The case arose from alleged unsolicited facsimiles reminding plaintiffs of testing deadlines and test sites, sent in violation of the federal Telephone Consumer Protection Act ("TCPA"), 47 U.S.C. § 227, and an analogous New York state law.  Defendant tendered to Bais Yaakov an offer for judgment under Federal Rule of Civil Procedure 68. And later moved to dismiss this lawsuit for lack of subject matter jurisdiction, arguing that its unaccepted and withdrawn Rule 68 offer fully resolved any case or controversy between the parties, rendering Bais Yaakov's claims moot. The district court denied ACT's motion to dismiss, holding that an unaccepted offer of judgment did not moot Bais Yaakov's claim. The district court accepted ACT's contention that the offer, had it been accepted before it was
withdrawn, would have provided Bais Yaakov with everything to which it would have been entitled on its individual claim, had it prevailed.

The question of whether an unaccepted offer for individual relief in a putative class action moots the action is a question of law that the court of appeals reviewed de novo.  Plaintiffs seeking to pursue a lawsuit brought in a representative capacity must prove their authorization to bring the lawsuit. For example, a person who is not a guardian cannot sue as such, and so on. Unlike most other representative plaintiffs, however, plaintiffs seeking to proceed as representatives of a class under Rule 23 must show both that they are members of the class and that they adequately represent the class. Fed. R. Civ. P. 23(a).  Against this background, ACT advanced "a nifty stratagem" for defeating motions for class certification: offer only the named plaintiff full payment for its individual claims, and then move to dismiss the suit as moot before the court has a chance to consider whether the plaintiff should be allowed to represent the putative class. In recent years, this stratagem has become a popular way to try to thwart class actions, said the court.

The First Circuit observed this strategy seemed to run against the grain of the Supreme Court's holding in Deposit Guaranty National Bank v. Roper, 445 U.S. 326, 340 (1980). Plaintiff argued that under this precedent, Bais Yaakov had a continuing economic interest in the controversy: the interest in sharing attorney's fees with other class members, and the interest in a possible incentive award for serving as a lead plaintiff.  But the court questioned whether this was a sufficient interest.  It also rejected plaintiff's argument that its interest in having a class certified is enough to defeat ACT's mootness argument.  

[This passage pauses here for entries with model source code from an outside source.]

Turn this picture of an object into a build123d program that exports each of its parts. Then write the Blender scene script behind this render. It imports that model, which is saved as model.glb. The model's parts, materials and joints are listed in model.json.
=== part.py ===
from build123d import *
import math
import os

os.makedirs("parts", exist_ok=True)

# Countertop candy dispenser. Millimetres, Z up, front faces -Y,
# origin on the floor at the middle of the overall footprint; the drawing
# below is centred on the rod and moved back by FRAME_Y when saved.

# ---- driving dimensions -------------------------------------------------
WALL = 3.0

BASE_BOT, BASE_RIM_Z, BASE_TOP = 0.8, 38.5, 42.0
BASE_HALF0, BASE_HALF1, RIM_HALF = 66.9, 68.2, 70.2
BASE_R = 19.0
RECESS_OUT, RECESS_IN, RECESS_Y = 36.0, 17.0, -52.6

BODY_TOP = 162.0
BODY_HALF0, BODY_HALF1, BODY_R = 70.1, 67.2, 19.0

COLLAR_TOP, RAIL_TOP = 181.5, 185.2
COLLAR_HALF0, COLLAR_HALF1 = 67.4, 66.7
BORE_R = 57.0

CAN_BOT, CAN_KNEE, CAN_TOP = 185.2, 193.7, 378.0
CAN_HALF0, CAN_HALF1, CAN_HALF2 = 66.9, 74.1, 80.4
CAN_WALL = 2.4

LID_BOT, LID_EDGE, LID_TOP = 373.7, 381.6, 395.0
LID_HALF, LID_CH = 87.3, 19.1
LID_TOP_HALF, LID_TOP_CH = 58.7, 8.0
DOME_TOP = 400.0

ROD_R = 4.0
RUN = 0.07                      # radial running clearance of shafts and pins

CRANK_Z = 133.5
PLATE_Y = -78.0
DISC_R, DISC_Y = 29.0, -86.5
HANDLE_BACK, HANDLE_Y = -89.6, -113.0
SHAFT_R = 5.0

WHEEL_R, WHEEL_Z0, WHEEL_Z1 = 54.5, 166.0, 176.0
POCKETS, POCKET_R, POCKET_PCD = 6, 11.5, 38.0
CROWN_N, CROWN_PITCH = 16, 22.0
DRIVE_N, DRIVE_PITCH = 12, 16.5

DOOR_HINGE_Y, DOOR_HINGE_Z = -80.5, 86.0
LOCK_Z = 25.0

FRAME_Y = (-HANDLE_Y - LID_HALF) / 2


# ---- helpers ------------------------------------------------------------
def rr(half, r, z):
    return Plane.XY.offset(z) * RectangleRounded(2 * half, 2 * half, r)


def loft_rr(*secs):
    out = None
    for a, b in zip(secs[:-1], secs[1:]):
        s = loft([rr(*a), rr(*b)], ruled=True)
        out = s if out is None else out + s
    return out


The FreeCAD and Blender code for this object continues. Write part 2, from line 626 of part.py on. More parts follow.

In order to decide whether an unaccepted Rule 68 offer triggers mootness, the court concluded it must first decide that a plaintiff who has refused such an offer has "received complete relief," such that there remains no individual case or controversy sufficient to satisfy Article III. Five circuit courts that have considered such an argument recently have rejected  it. See Hooks v. Landmark Indus., Inc., No. 14-20496, 2015 WL 4760253, at *3-4 (5th Cir. Aug. 12, 2015); Chapman v. First Index,
Inc., Nos. 14-2773 & 14-2775, 2015 WL 4652878, at *2-3 (7th Cir. Aug. 6, 2015); Tanasi v. New Alliance Bank, 786 F.3d 195, 199-200 (2d Cir. 2015), Stein v. Buccaneers Ltd. P'ship, 772 F.3d 698, 704-05 (11th Cir. 2014), Diaz v. First Am. Home Buyers Prot. Corp., 732 F.3d 948, 954-55 (9th Cir. 2013).

The issue may be before the Supreme Court. See Campbell-Ewald Co. v. Gomez, 135 S. Ct. 2311, 2311 (2015) (No. 14-857) (granting petition for certiorari seeking review of the questions of whether a case becomes moot when a plaintiff receives an offer of complete relief on his claim, and whether the answer to that question differs in a putative class action); see also Petition for Writ of Certiorari,
Campbell-Ewald, ___ U.S. ___, (No. 14-859), 2015 WL 241891, at *i (filed Jan. 16, 2015).

In the interim, the court of appeals agreed with the Second,  Fifth, Seventh, Ninth, and Eleventh Circuits that an unaccepted Rule 68 offer cannot, by itself, moot a plaintiff's claim. The court took this position because, when employed as ACT hoped to employ it here, an unaccepted Rule 68 offer is "a red herring: it does not, in itself, provide any relief." And nothing in Rule 68--or any other rule--contemplates use of a rejected offer to secure dismissal of a case. To the contrary, Rule 68 expressly specifies what happens to a rejected offer: it is deemed to be "withdrawn," and it is "not admissible except in a proceeding to determine costs." Fed. R. Civ. P. 68(b).